WASHINGTON, D.C. - The White House claims President Barack Obama's new jobs legislation can spur economic growth in the region, but Republican lawmakers are dubious.
The administration says the American Jobs Act would mean an additional $619 million for Tennessee's ailing roads and bridges, and more than $1 billion for infrastructure projects in Georgia. It also would provide hundreds of millions of dollars to modernize schools in the two states.
To the GOP the proposal sounds similar to the Democratic president's $878 billion stimulus bill that they ran against in the 2010 midterm elections.
"Unfortunately this is more of the same from the president," said U.S. Rep. Chuck Fleischmann, R-Tenn. "His focus again is these largesse government programs."
The president tried to sweeten the sprawling bill for Republicans by including tax relief.
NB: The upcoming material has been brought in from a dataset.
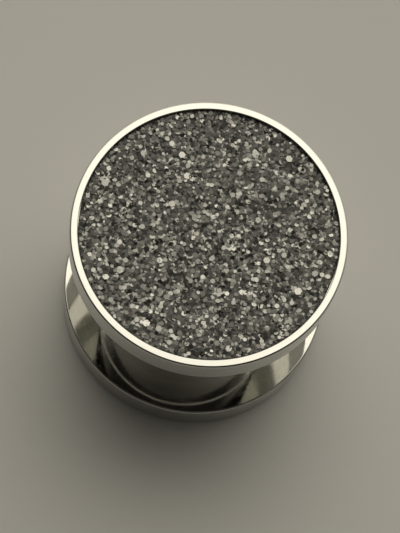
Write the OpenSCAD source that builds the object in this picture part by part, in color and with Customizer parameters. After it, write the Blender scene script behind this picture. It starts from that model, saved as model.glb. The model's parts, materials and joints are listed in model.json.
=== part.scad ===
// Ear gauge plug with a screw-fit back, in polished steel, with a glitter face.
//
// The barrel goes through a stretched ear piercing, and a flange at each end keeps it there.
// The front flange and the barrel are one turned piece. Its face is recessed for a glitter
// inlay, inside a thin steel lip. The back flange comes off, so that the barrel can pass
// through the ear: its stud fits a blind bore in the barrel.
//
// The plug stands on its back flange. The origin is the centre of the back face, and +Z
// points along the axis to the decorated face. All sizes are in millimetres.

/* [Barrel] */
// Diameter of the barrel, which is the gauge of the plug
barrel_d = 8; // [7:0.5:9]
// Distance between the two flanges, which is what the ear lobe fills
wearable_l = 6.4; // [5.6:0.2:12]

/* [Flanges] */
// Diameter of both flanges
flange_d = 12; // [11:0.5:16]
// Thickness of the front flange, with the decorated face
front_t = 1.6; // [1.4:0.1:2.5]
// Thickness of the plain back flange
back_t = 1.8; // [1.2:0.1:2.5]
// Bevel that takes the sharpness off each turned edge
edge_break = 0.08; // [0.05:0.01:0.12]

/* [Decorated face] */
// Width of the steel lip round the inlay
lip_w = 0.35; // [0.3:0.05:0.8]
// Bevel on the inner edge of the lip
lip_inner_break = 0.04; // [0.02:0.01:0.08]
// Depth of the recess that holds the inlay
recess_depth = 0.6; // [0.4:0.05:0.8]
// How far the surface of the inlay lies below the lip
inlay_sink = 0.15; // [0.05:0.05:0.25]

/* [Stud and bore] */
// Diameter of the stud on the back flange
stud_d = 5; // [4:0.25:5]
// Length of the stud above the back flange
stud_l = 3.6; // [2:0.2:4]
// Bevel on the tip of the stud, and on the mouth of the bore
lead_in = 0.3; // [0.1:0.05:0.4]
// Free depth of the bore beyond the tip of the stud
bore_spare = 0.6; // [0.3:0.1:0.8]

/* [Clearances] */
// Radial clearance of the stud in the bore
stud_clearance = 0.05; // [0.03:0.01:0.1]
// Gap left where one piece seats on another
seat_gap = 0.02; // [0.01:0.01:0.05]

/* [Colours] */
// Colour of the polished steel
steel_colour = "#b9b5a8"; // ["#b9b5a8":steel, "#c9a64f":gold, "#2b2b2d":black]
// Colour of the glitter
glitter_colour = "#77767a"; // ["#77767a":silver, "#23408f":blue, "#8f1f3a":red]

/* [Hidden] */
$fn = 128;

barrel_r = barrel_d / 2;
flange_r = flange_d / 2;
recess_r = flange_r - lip_w;
inlay_r = recess_r - seat_gap;
stud_r = stud_d / 2;
bore_r = stud_r + stud_clearance;

// Heights above the back face, from the bottom up
barrel_z = back_t + seat_gap;
stud_tip_z = back_t + stud_l;
bore_end_z = stud_tip_z + bore_spare;
front_z = back_t + wearable_l;
face_z = front_z + front_t;
recess_z = face_z - recess_depth;

// Outline of a turned rim from its lower to its upper edge, both bevelled
function rim(r, low_z, high_z) = [
    [r - edge_break, low_z],
    [r, low_z + edge_break],
    [r, high_z - edge_break],
    [r - edge_break, high_z]
];

// The outline runs down the bore, up round the barrel and the flange, and into the recess
module barrel_and_front_flange() {
    bore = [
        [0, bore_end_z],
        [bore_r, bore_end_z],
        [bore_r, barrel_z + lead_in],
        [bore_r + lead_in, barrel_z]
    ];
    barrel = [
        [barrel_r - edge_break, barrel_z],
        [barrel_r, barrel_z + edge_break],
        [barrel_r, front_z]
    ];
    recess = [
        [recess_r + lip_inner_break, face_z],
        [recess_r, face_z - lip_inner_break],
        [recess_r, recess_z],
        [0, recess_z]
    ];
    color(steel_colour)
        rotate_extrude()
            polygon(concat(bore, barrel, rim(flange_r, front_z, face_z), recess));
}

// A plain disc glued in the recess, a little below the lip
module glitter_inlay() {
    inlay_t = recess_depth - inlay_sink - seat_gap;
    color(glitter_colour)
        translate([0, 0, recess_z + seat_gap])
            cylinder(h = inlay_t, r = inlay_r);
}

// The outline runs from the back face up the rim, then up the stud to its bevelled tip
module back_flange_and_stud() {
    stud = [
        [stud_r, back_t],
        [stud_r, stud_tip_z - lead_in],
        [stud_r - lead_in, stud_tip_z],
        [0, stud_tip_z]
    ];
    color(steel_colour)
        rotate_extrude()
            polygon(concat([[0, 0]], rim(flange_r, 0, back_t), stud));
}

barrel_and_front_flange();
glitter_inlay();
back_flange_and_stud();
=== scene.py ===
"""Ear gauge plug: a polished steel spool with silver glitter set in its front face.

Outlines are in millimetres, in the CAD frame: the plug stands on z = 0 with its axis along Z.
"""
import json
import math

import bmesh
import bpy
import numpy as np
from mathutils import Matrix, Vector


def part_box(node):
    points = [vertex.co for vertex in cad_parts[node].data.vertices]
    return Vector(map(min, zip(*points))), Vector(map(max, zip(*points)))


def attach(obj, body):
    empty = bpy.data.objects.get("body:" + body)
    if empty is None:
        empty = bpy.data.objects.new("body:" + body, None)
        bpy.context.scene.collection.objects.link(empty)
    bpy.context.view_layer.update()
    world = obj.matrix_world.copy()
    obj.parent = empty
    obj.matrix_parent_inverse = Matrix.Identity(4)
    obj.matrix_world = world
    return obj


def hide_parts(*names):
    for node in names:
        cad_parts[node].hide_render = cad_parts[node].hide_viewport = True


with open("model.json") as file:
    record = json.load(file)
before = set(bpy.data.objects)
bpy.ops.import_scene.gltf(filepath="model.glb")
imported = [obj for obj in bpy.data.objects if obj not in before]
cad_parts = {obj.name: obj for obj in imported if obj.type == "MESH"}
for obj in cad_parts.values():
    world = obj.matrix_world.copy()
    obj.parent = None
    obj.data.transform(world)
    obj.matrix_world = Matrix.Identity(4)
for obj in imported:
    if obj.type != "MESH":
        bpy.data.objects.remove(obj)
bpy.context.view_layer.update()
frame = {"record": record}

MM = 0.001

# Sizes that the frame gives, in millimetres
front_low, front_high = (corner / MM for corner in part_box("barrel_and_front_flange"))
inlay_low, inlay_high = (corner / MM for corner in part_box("glitter_inlay"))
back_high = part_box("back_flange_and_stud")[1] / MM
barrel_mount = next(m for m in frame["record"]["mounts"] if m["name"] == "piercing_barrel")
barrel_mid_z = barrel_mount["pos_m"][2] / MM
barrel_wall = barrel_mount["dims"]["length_mm"]

FLANGE_R = front_high.x
BARREL_R = barrel_mount["dims"]["r_mm"]
BARREL_Z = front_low.z
FRONT_Z = barrel_mid_z + barrel_wall / 2
FACE_Z = front_high.z
EDGE_BREAK = barrel_mid_z - barrel_wall / 2 - BARREL_Z
INLAY_R = inlay_high.x
INLAY_BASE_Z = inlay_low.z
INLAY_Z = inlay_high.z
STUD_TIP_Z = back_high.z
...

The White House says the package would provide nearly 300,000 firms in Georgia and Tennessee with a payroll tax cut at a time when many business owners are pinching pennies.
The GOP has branded itself as the party of tax cuts. Still, many Republicans say the president's proposal is wrongly weighted.
"He's offering temporary tax cuts and long-term tax increases, which concerns me," said U.S. Rep. Scott DesJarlais, R-Tenn.
The bill also would cut workers' payroll taxes in half next year, saving the average family more than $1,000.
That money is intended for the Social Security Trust Fund. Fleischmann said he's still on the fence over that proposal.
"As a general rule anytime you can keep more resources in the hands of the people and out of the government it's a good thing, but we've got to study that proposal. Obviously, I've made a strong commitment to make sure that Social Security is safe and sound and funded," he said.
The administration wants to pay for the $477 billion in new spending by increasing taxes on high-income earners and undoing tax breaks for oil and gas companies.
Another proposal to pay for the package is to limit itemized tax deductions, but critics say that could have adverse consequences.
"The one thing that's really troubling is that one of the deductions is for charitable contributions," said DesJarlais. "This will penalize them and I think charities will suffer. So I see that as a problem."